WRITTEN TASK ▸ Every line of the material below must be repeated exactly.

DATASET EXCERPT ▸
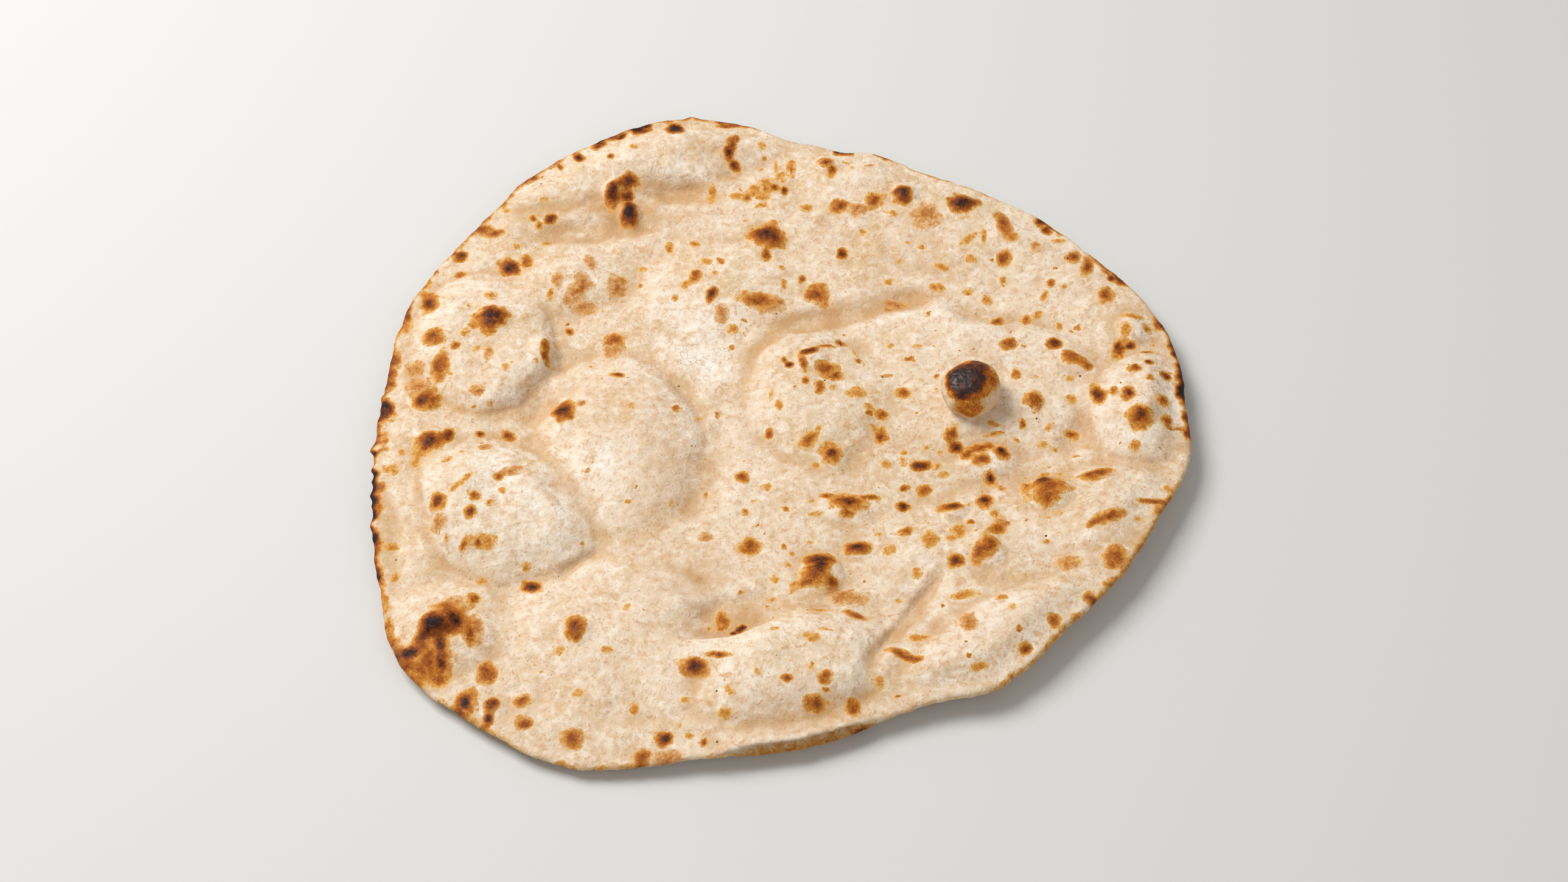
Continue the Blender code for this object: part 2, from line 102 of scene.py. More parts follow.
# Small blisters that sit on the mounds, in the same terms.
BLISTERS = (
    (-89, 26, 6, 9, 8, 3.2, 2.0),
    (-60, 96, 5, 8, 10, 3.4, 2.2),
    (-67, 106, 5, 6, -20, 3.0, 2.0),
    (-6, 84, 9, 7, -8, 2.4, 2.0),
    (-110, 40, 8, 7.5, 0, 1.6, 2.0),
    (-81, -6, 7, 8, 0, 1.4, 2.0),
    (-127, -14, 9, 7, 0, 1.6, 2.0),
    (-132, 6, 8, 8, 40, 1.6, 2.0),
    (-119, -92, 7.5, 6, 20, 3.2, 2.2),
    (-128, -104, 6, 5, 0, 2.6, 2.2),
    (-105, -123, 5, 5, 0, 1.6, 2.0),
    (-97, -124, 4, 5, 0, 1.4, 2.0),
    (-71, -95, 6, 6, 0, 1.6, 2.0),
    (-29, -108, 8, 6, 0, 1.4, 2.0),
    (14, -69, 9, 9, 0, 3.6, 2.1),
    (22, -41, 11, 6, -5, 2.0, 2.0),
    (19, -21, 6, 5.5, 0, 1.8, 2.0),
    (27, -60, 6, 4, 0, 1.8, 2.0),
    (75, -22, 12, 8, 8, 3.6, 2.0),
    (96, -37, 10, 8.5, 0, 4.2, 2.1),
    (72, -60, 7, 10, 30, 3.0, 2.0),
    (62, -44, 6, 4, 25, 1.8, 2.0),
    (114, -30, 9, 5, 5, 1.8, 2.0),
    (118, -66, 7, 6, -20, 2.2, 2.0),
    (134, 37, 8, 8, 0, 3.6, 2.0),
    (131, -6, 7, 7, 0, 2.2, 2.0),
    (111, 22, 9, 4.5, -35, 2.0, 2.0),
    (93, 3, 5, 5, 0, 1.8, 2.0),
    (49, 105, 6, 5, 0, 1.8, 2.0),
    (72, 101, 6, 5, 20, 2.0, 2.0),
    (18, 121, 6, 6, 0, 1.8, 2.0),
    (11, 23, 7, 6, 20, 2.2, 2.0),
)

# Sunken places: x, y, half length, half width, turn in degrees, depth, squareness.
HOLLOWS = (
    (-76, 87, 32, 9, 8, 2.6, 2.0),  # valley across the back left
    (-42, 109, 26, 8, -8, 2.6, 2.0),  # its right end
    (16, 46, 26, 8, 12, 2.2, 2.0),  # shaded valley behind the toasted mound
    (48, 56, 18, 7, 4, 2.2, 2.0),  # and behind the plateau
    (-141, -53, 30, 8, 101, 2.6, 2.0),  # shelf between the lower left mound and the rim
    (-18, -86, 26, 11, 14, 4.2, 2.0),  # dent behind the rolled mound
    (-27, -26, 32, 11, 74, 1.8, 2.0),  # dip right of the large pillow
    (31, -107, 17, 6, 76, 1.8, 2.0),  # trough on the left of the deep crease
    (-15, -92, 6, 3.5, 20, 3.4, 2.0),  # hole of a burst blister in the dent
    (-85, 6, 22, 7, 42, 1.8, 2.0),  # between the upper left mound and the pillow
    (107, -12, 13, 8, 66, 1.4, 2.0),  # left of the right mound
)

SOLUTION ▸
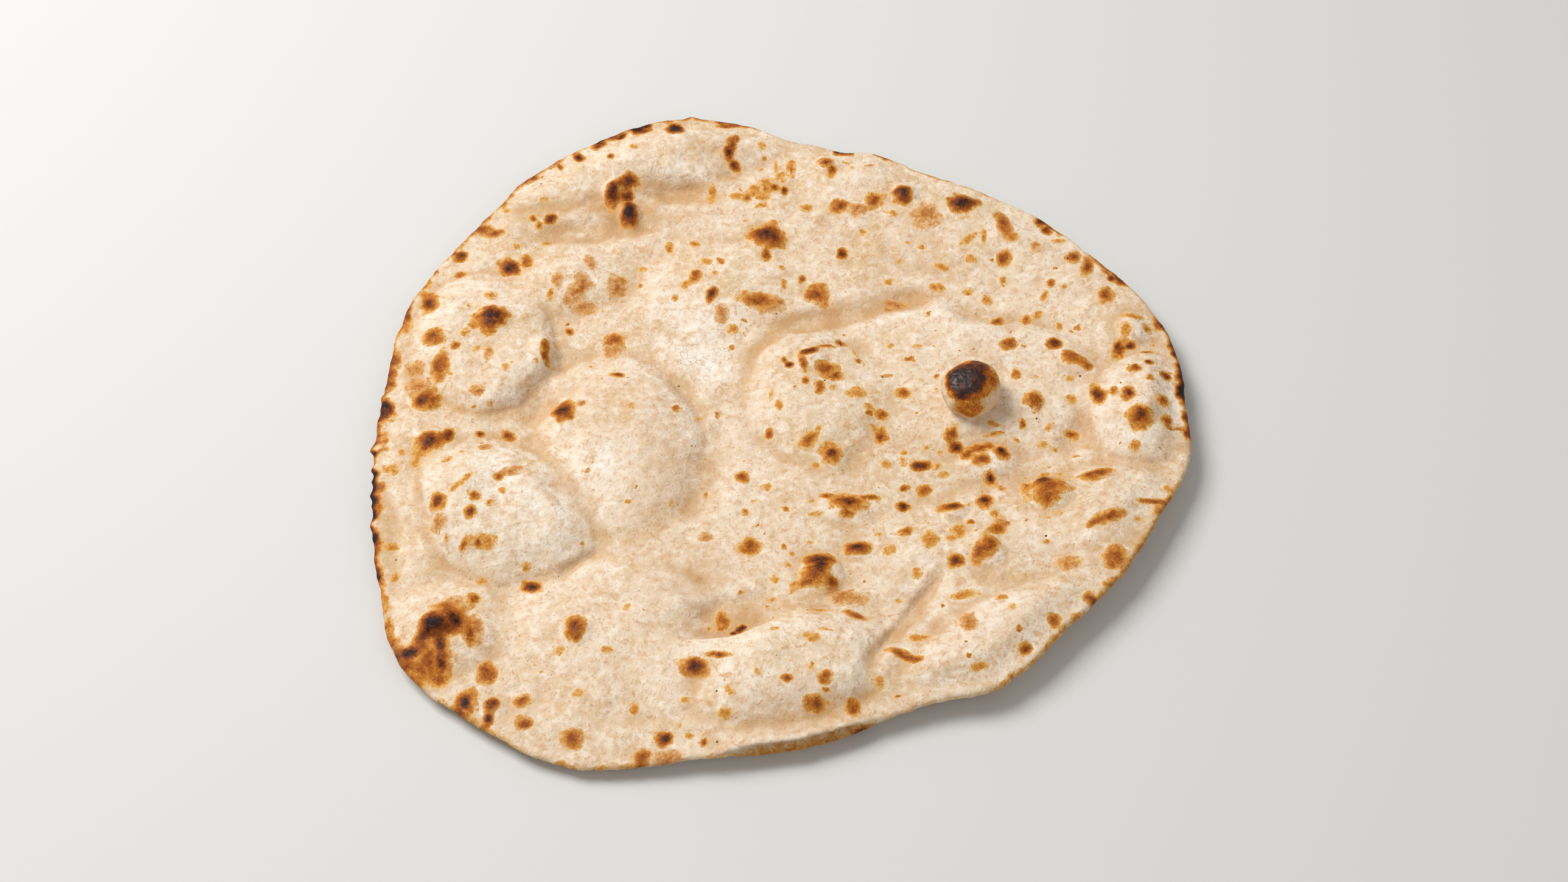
Continue the Blender code for this object: part 2, from line 102 of scene.py. More parts follow.
# Small blisters that sit on the mounds, in the same terms.
BLISTERS = (
    (-89, 26, 6, 9, 8, 3.2, 2.0),
    (-60, 96, 5, 8, 10, 3.4, 2.2),
    (-67, 106, 5, 6, -20, 3.0, 2.0),
    (-6, 84, 9, 7, -8, 2.4, 2.0),
    (-110, 40, 8, 7.5, 0, 1.6, 2.0),
    (-81, -6, 7, 8, 0, 1.4, 2.0),
    (-127, -14, 9, 7, 0, 1.6, 2.0),
    (-132, 6, 8, 8, 40, 1.6, 2.0),
    (-119, -92, 7.5, 6, 20, 3.2, 2.2),
    (-128, -104, 6, 5, 0, 2.6, 2.2),
    (-105, -123, 5, 5, 0, 1.6, 2.0),
    (-97, -124, 4, 5, 0, 1.4, 2.0),
    (-71, -95, 6, 6, 0, 1.6, 2.0),
    (-29, -108, 8, 6, 0, 1.4, 2.0),
    (14, -69, 9, 9, 0, 3.6, 2.1),
    (22, -41, 11, 6, -5, 2.0, 2.0),
    (19, -21, 6, 5.5, 0, 1.8, 2.0),
    (27, -60, 6, 4, 0, 1.8, 2.0),
    (75, -22, 12, 8, 8, 3.6, 2.0),
    (96, -37, 10, 8.5, 0, 4.2, 2.1),
    (72, -60, 7, 10, 30, 3.0, 2.0),
    (62, -44, 6, 4, 25, 1.8, 2.0),
    (114, -30, 9, 5, 5, 1.8, 2.0),
    (118, -66, 7, 6, -20, 2.2, 2.0),
    (134, 37, 8, 8, 0, 3.6, 2.0),
    (131, -6, 7, 7, 0, 2.2, 2.0),
    (111, 22, 9, 4.5, -35, 2.0, 2.0),
    (93, 3, 5, 5, 0, 1.8, 2.0),
    (49, 105, 6, 5, 0, 1.8, 2.0),
    (72, 101, 6, 5, 20, 2.0, 2.0),
    (18, 121, 6, 6, 0, 1.8, 2.0),
    (11, 23, 7, 6, 20, 2.2, 2.0),
)

# Sunken places: x, y, half length, half width, turn in degrees, depth, squareness.
HOLLOWS = (
    (-76, 87, 32, 9, 8, 2.6, 2.0),  # valley across the back left
    (-42, 109, 26, 8, -8, 2.6, 2.0),  # its right end
    (16, 46, 26, 8, 12, 2.2, 2.0),  # shaded valley behind the toasted mound
    (48, 56, 18, 7, 4, 2.2, 2.0),  # and behind the plateau
    (-141, -53, 30, 8, 101, 2.6, 2.0),  # shelf between the lower left mound and the rim
    (-18, -86, 26, 11, 14, 4.2, 2.0),  # dent behind the rolled mound
    (-27, -26, 32, 11, 74, 1.8, 2.0),  # dip right of the large pillow
    (31, -107, 17, 6, 76, 1.8, 2.0),  # trough on the left of the deep crease
    (-15, -92, 6, 3.5, 20, 3.4, 2.0),  # hole of a burst blister in the dent
    (-85, 6, 22, 7, 42, 1.8, 2.0),  # between the upper left mound and the pillow
    (107, -12, 13, 8, 66, 1.4, 2.0),  # left of the right mound
)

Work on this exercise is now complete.